Look in the material below for the line with "clear_scene()" and the line with "from typing import Iterable, Sequence", then set down exactly those two lines and all lines between, nothing more.

----

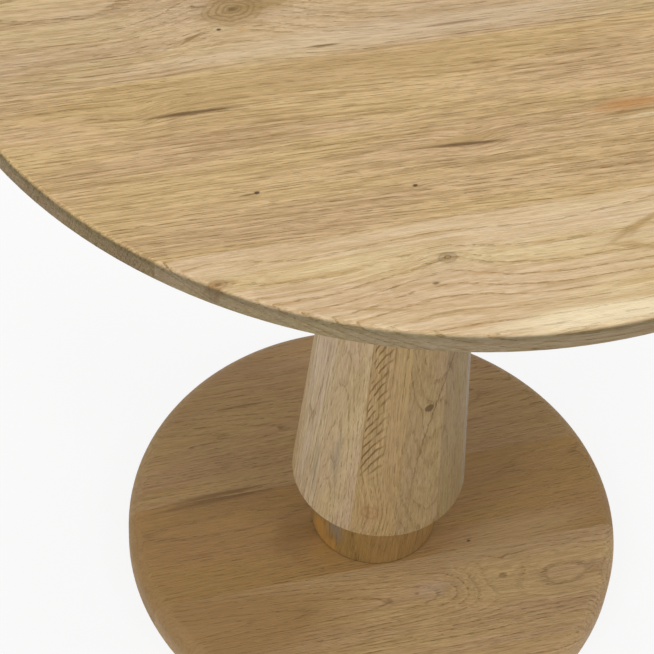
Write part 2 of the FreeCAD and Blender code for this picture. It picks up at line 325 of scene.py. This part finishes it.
def direction_round(t, place):
    """The direction round the column's axis in degrees, and the height."""
    parts = t.node("SeparateXYZ")
    t.feed(parts.inputs[0], place)
    direction = t.math("ARCTAN2", parts.outputs["Y"], parts.outputs["X"])
    return t.times(direction, IN_DEGREES), parts.outputs["Z"]


def make_flame():
    """Dark licks that climb one stave from its left edge and flatten out as they rise.

    Their phase is the height times their number in a metre, less a parabola of the direction
    round the axis, so they rise steeply at the stave's edge and fade away from it.
    """
    edge = -123.5
    in_a_metre = 82.0
    rise = 0.27
    flattening = 0.0050
    waver = 1.9
    t, given, out = new_group("flame", [("Vector", "Vector", None)], [("Mask", "Float")])
    direction, height = direction_round(t, given["Vector"])
    inward = t.minus(direction, edge)
    climb = t.times(inward, t.minus(rise, t.times(inward, flattening)))
    wave = t.noise(given["Vector"], (40, 40, 26), 3, 0.55)[0]
    phase = t.minus(t.times(height, in_a_metre), climb)
    phase = t.plus(phase, t.times(wave, waver))
    lines = t.smooth(t.math("SINE", t.times(phase, 2 * math.pi)), 0.30, 0.95)
    broken = t.noise(given["Vector"], (120, 120, 70), 2, 0.5)[0]
    lines = t.times(lines, t.smooth(broken, 0.34, 0.56, 0.15, 1.0))
    inside = t.times(t.smooth(inward, 0.0, 1.2), t.smooth(inward, 9.0, 19.0, 1.0, 0.0))
    inside = t.times(inside, t.smooth(height, 0.175, 0.215))
    t.feed(out["Mask"], t.times(lines, inside))


def make_crack():
    """A fine crack that climbs the column, leans more the higher it gets and fades at its foot.

    Its direction round the axis, in degrees, is a parabola of the height above its foot.
    """
    foot = 0.148
    foot_direction = -87.0
    lean = 874.0
    shake = 4.5
    t, given, out = new_group("column crack", [("Vector", "Vector", None)], [("Mask", "Float")])
    direction, height = direction_round(t, given["Vector"])
    climb = t.math("ABSOLUTE", t.minus(height, foot))
    path = t.plus(t.times(t.math("POWER", climb, 2.0), lean), foot_direction)
    wobble = t.noise(given["Vector"], (0, 0, 120), 2, 0.5)[0]
    path = t.plus(path, t.times(t.minus(wobble, 0.5), shake))
    off = t.math("ABSOLUTE", t.minus(direction, path))
    line = t.smooth(off, 0.25, 0.95, 1.0, 0.0)
    dotted = t.noise(given["Vector"], (0, 0, 330), 1, 0.5)[0]
    line = t.times(line, t.smooth(dotted, 0.38, 0.55, 0.45, 1.0))
    t.feed(out["Mask"], t.times(line, t.smooth(height, 0.14, 0.30, 0.25, 1.0)))


make_rings()
make_fibres()
make_spot()
make_oak()
make_flame()
make_crack()


# ------------------------------------------------------------------ one piece of oak

# colours of knots, stains and checks; some of them also serve as painted light and shade, as marked
# below
# the dark of knot hearts, also used for the painted shadow at the collar's foot
HEART_AND_SHADOW = (0.060, 0.028, 0.009)
BARK = (0.110, 0.055, 0.016)
UMBER = (0.170, 0.092, 0.026)
STAIN = (0.190, 0.105, 0.038)
LICK = (0.255, 0.145, 0.042)
TOFFEE = (0.300, 0.180, 0.055)
GREY = (0.30, 0.245, 0.18)
RUST = (0.42, 0.190, 0.065)
OCHRE = (0.42, 0.265, 0.095)
# the painted light on the collar's lit left side
PAINTED_ORANGE_LIGHT = (0.60, 0.31, 0.075)
# pale sapwood, which also serves as a painted highlight along the front edge of the top
SAP_AND_HIGHLIGHT = (0.92, 0.76, 0.49)

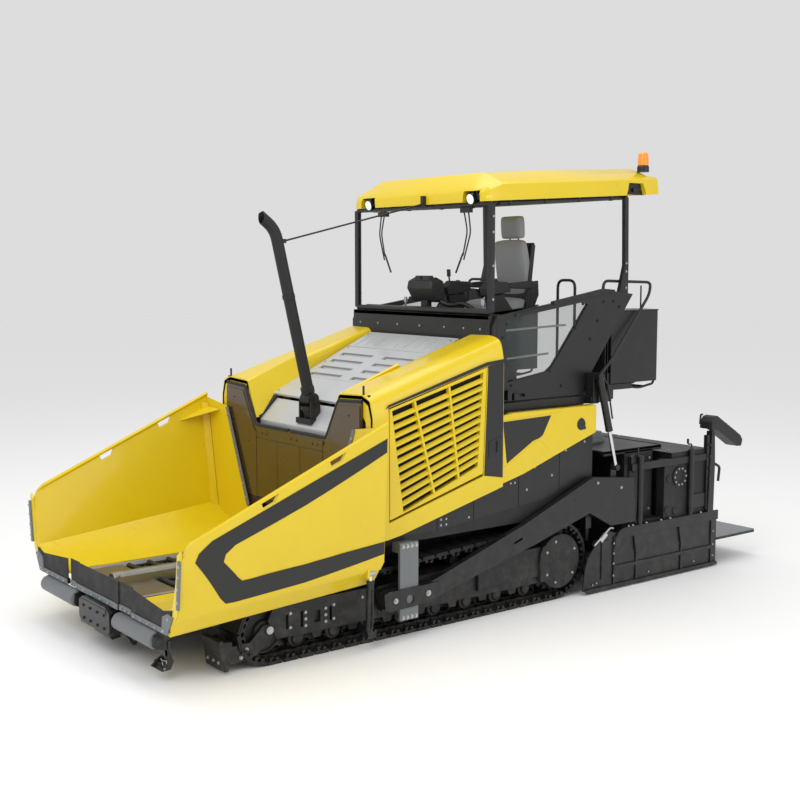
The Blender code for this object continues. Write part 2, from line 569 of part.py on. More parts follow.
def build_canopy():
    """Front and rear posts, and the roof that lies on them."""
    fy, fz = POST_FOOT
    top = fz + POST_RISE
    adds = [rod((-POST_X, fy, fz + GAP), (POST_X, fy, fz + GAP), POST_R, 20)]
    adds.append(rod((-POST_X, fy, top), (POST_X, fy, top), ROOF_LIFT, 20))
    for s in (1, -1):
        adds.append(box(s * (POST_X - 0.03), s * (POST_X + 0.03), fy - 0.022, fy + 0.022, fz, top))
    solid("front_posts", "black", adds, pivot=(0, fy, fz))
    ry, rz = REAR_POST_FOOT
    rtop = rz + POST_RISE
    adds = [rod((-POST_X - 0.03, ry, rtop), (POST_X + 0.03, ry, rtop), ROOF_LIFT, 20)]
    post = [(ry - 0.03, rz), (ry + 0.03, rz), (ry + 0.022, rtop), (ry - 0.022, rtop)]
    for s in (1, -1):
        post_in, post_out = s * (POST_X - 0.02), s * (POST_X + 0.03)
        adds.append(prism_x(post, post_in, post_out))
        adds.append(rod((post_out - s * 0.01, ry, rz), (s * 1.088, ry, rz), 0.015, 20))
        adds.append(rod((post_in, ry, rz), (post_out, ry, rz), 0.03, 20))
    solid("rear_posts", "black", adds, pivot=(0, ry, rz))
    slope = (rtop - top) / (ry - fy)
    base = top + ROOF_LIFT + 2 * GAP

    def roof_ring(y, lower, upper):
        """Section of the roof at y, from its rim to its crown."""
        low = base + slope * (y - fy)
        rim, crown = ROOF_HALF, ROOF_HALF - 0.2
        points = [(-rim, low), (rim, low), (rim, low + lower), (crown, low + upper)]
        points += [(-crown, low + upper), (-rim, low + lower)]
        return [(x, y, z) for x, z in points]

    rings = [roof_ring(ROOF_FRONT, 0.05, 0.06), roof_ring(ROOF_FRONT + 0.16, ROOF_RIM, ROOF_CROWN)]
    rings += [roof_ring(ROOF_REAR - 0.1, ROOF_RIM, ROOF_CROWN), roof_ring(ROOF_REAR, 0.12, 0.20)]
    half, inner = ROOF_HALF - 0.06, ROOF_HALF - 0.25
    hollow_rings = []
    for y in (fy + 0.15, ROOF_REAR - 0.12):
        low = base + slope * (y - fy)
        section = [(-half, low - 0.1), (half, low - 0.1), (half, low + 0.08), (inner, low + 0.20)]
        section += [(-inner, low + 0.20), (-half, low + 0.08)]
        hollow_rings.append([(x, y, z) for x, z in section])
    shade = solid("roof", "yellow", [loft(rings)], [loft(hollow_rings)], pivot=(0, fy, top))
    cross = box(-1.0, 1.0, ry - 0.03, ry + 0.03, rtop + ROOF_LIFT + 2 * GAP, rtop + 0.2)
    low, high = (BEACON_X, BEACON_Y, top + 0.30), (BEACON_X, BEACON_Y, top + BEACON_TOP)
    beacon = rod(low, high, BEACON_R, 24)
    tx, ty, tz = TIE_ROOF
    lug = box(tx - 0.02, tx + 0.02, ty + 0.0024, ty + 0.06, tz - 0.015, base + 0.03)
    for shape in (cross, beacon, lug):
        modifier = shade.modifiers.new("union", "BOOLEAN")
        modifier.operation = "UNION"
        modifier.solver = "EXACT"
        modifier.object = shape


# ---- screed ----


def build_screed():
    """Screed body with its deck, the tow arms and the brackets that hold them."""
    adds = [box(-SCREED_HALF, SCREED_HALF, SCREED_FRONT, SCREED_REAR, 0.03, SCREED_TOP)]
    adds.append(box(-1.0, 1.0, 1.60, SCREED_REAR - 0.03, 0.6, DECK_TOP - 0.02))
    adds.append(box(-SCREED_HALF, SCREED_HALF, 1.50, 1.58, 0.60, 1.05))
    adds.append(box(-0.9, 0.9, 1.57, 1.65, 0.61, 1.0))
    adds.append(box(-1.10, 1.10, 1.30, 2.15, DECK_TOP - 0.05, DECK_TOP))
    solid("screed_frame", "black", adds, pivot=(0, *TOW_PIN))
    arm = [(-1.54, 0.43), (-1.49, 0.26), (-1.0, 0.28), (0.25, 0.60), (0.95, 0.80)]
    arm += [(1.25, 0.64), (1.60, 0.64)]
    arm += [(1.56, 1.08), (0.99, 1.14), (0.85, 1.08), (0.1, 0.80), (-0.9, 0.47)]
    for s in (1, -1):
        hole = rod((s * 1.1, *TOW_PIN), (s * 1.4, *TOW_PIN), TOW_PIN_R + 2 * GAP, 48)
        ey, ez = LIFT_EYE
        lug = [(ey - 0.05, 1.0), (ey + 0.05, 1.0), (ey + 0.03, ez + 0.035), (ey - 0.03, ez + 0.035)]
        adds = [prism_x(arm, s * (ARM_IN + GAP), s * ARM_OUT)]
        adds.append(prism_x(lug, s * (ARM_IN + GAP), s * (LIFT_X - 0.0303)))
        solid("tow_arm_" + side_name(s), "black", adds, [hole], pivot=(s * 1.235, *TOW_PIN))
        ty, tz = TOW_PIN
        adds = [box(s * (ARM_OUT + FREE), s * 1.31, ty - 0.10, ty + 0.10, 0.165, 0.836)]
        adds.append(box(s * (BODY_HALF + GAP), s * 1.30, ty - 0.08, ty + 0.08, 0.74, 0.83))
        adds.append(rod((s * (ARM_IN - 0.004), ty, tz), (s * 1.30, ty, tz), TOW_PIN_R, 48))
        solid("tow_bracket_" + side_name(s), "grey", adds)


def build_lift_cylinders():
    """Cylinders that lift the screed."""
    for s in (1, -1):
        foot = (s * LIFT_X, *LIFT_TOP)
        eye = (s * LIFT_X, *LIFT_EYE)
        cylinder_pair("lift_cylinder_" + side_name(s), foot, eye, 0.036, 0.02, 0.56, 0.40)


def build_extensions():
    """Sliding halves of the screed, their walkways and the augers."""
    for s in (1, -1):
        x0 = s * 0.01
        adds = [box(x0, s * (END_PLATE_X + 0.01), SCREED_REAR + GAP, 2.80, 0.03, 0.58)]
        adds.append(box(s * END_PLATE_X, s * (END_PLATE_X + 0.035), 0.87, 2.87, 0.016, 0.60))
        for y in (1.66, 2.43):
            adds.append(rod((s * 1.262, y, 0.5), (s * 1.262, y, 1.29), 0.03, 20))
        adds.append(box(s * 1.20, s * 1.275, 2.73, 2.77, 0.5, 1.43))
        desk = [(2.70, 1.36), (2.74, 1.56), (2.80, 1.60), (3.24, 1.32), (3.22, 1.24)]
        adds.append(prism_x(desk, s * 1.12, s * 1.29))
        solid("screed_extension_" + side_name(s), "black", adds, pivot=(s * 0.6, 2.42, 0.3))
        adds = [box(s * 0.015, s * 1.235, 2.87, 3.56, 0.27, 0.30)]
        adds.append(rod((s * 0.015, 2.825, 0.285), (s * 1.235, 2.825, 0.285), 0.0245, 16))
        adds.append(box(s * 0.015, s * 1.235, 2.825, 2.88, 0.27, 0.30))
        solid("walkway_" + side_name(s), "black", adds, pivot=(s * 0.6, 2.825, 0.285))
        x0, x1 = s * (0.06 + GAP), s * 1.14
        adds = [rod((x0, AUGER_Y, AUGER_Z), (x1, AUGER_Y, AUGER_Z), 0.035, 16)]
        for i in range(6):
            x = s * (0.16 + i * 0.17)
            adds.append(rod((x, AUGER_Y, AUGER_Z), (x + s * 0.02, AUGER_Y, AUGER_Z), AUGER_R, 24))
        solid("auger_" + side_name(s), "steel", adds, pivot=(s * 0.6, AUGER_Y, AUGER_Z))


clear_scene()
PARTS = collection_named("asphalt_paver")
HELPERS = collection_named("helpers", hidden=True)
build_tracks()
build_chassis()
build_wings()
build_wing_cylinders()
build_push_beam()
build_hood()
build_exhaust()
build_platform()
build_canopy()
build_screed()
build_lift_cylinders()
build_extensions()
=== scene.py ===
"""Looks of a tracked asphalt paver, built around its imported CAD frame.

The hopper faces -Y, the machine's left side is +X and +Z is up, all in metres.
Each sub-assembly is a dataclass that builds and dresses its own pieces.
"""

from __future__ import annotations

import logging
import math
from dataclasses import dataclass
from enum import Enum
from typing import Iterable, Sequence

import bmesh
import bpy
from mathutils import Matrix, Vector


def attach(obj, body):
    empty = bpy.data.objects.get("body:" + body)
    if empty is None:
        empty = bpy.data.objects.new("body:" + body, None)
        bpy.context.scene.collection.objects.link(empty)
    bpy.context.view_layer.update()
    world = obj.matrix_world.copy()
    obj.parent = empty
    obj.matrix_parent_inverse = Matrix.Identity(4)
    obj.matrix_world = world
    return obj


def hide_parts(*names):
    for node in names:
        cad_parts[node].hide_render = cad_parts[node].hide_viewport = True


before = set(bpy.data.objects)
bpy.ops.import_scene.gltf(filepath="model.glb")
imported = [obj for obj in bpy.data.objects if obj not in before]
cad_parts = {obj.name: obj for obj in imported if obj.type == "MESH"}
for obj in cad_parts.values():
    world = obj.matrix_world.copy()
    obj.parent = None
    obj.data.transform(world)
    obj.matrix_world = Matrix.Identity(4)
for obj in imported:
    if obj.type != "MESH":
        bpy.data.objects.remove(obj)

LOG = logging.getLogger("paver")
Point = tuple[float, float, float]
Flat = tuple[float, float]
MM = 0.001


class Side(Enum):
    """The machine's two sides, with the sign of X on each."""

    LEFT = 1
    RIGHT = -1

    @property
    def tag(self) -> str:
        """The side's name in node and body names."""
        return self.name.lower()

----

■ **Expected answer**
clear_scene()
PARTS = collection_named("asphalt_paver")
HELPERS = collection_named("helpers", hidden=True)
build_tracks()
build_chassis()
build_wings()
build_wing_cylinders()
build_push_beam()
build_hood()
build_exhaust()
build_platform()
build_canopy()
build_screed()
build_lift_cylinders()
build_extensions()
=== scene.py ===
"""Looks of a tracked asphalt paver, built around its imported CAD frame.

The hopper faces -Y, the machine's left side is +X and +Z is up, all in metres.
Each sub-assembly is a dataclass that builds and dresses its own pieces.
"""

from __future__ import annotations

import logging
import math
from dataclasses import dataclass
from enum import Enum
from typing import Iterable, Sequence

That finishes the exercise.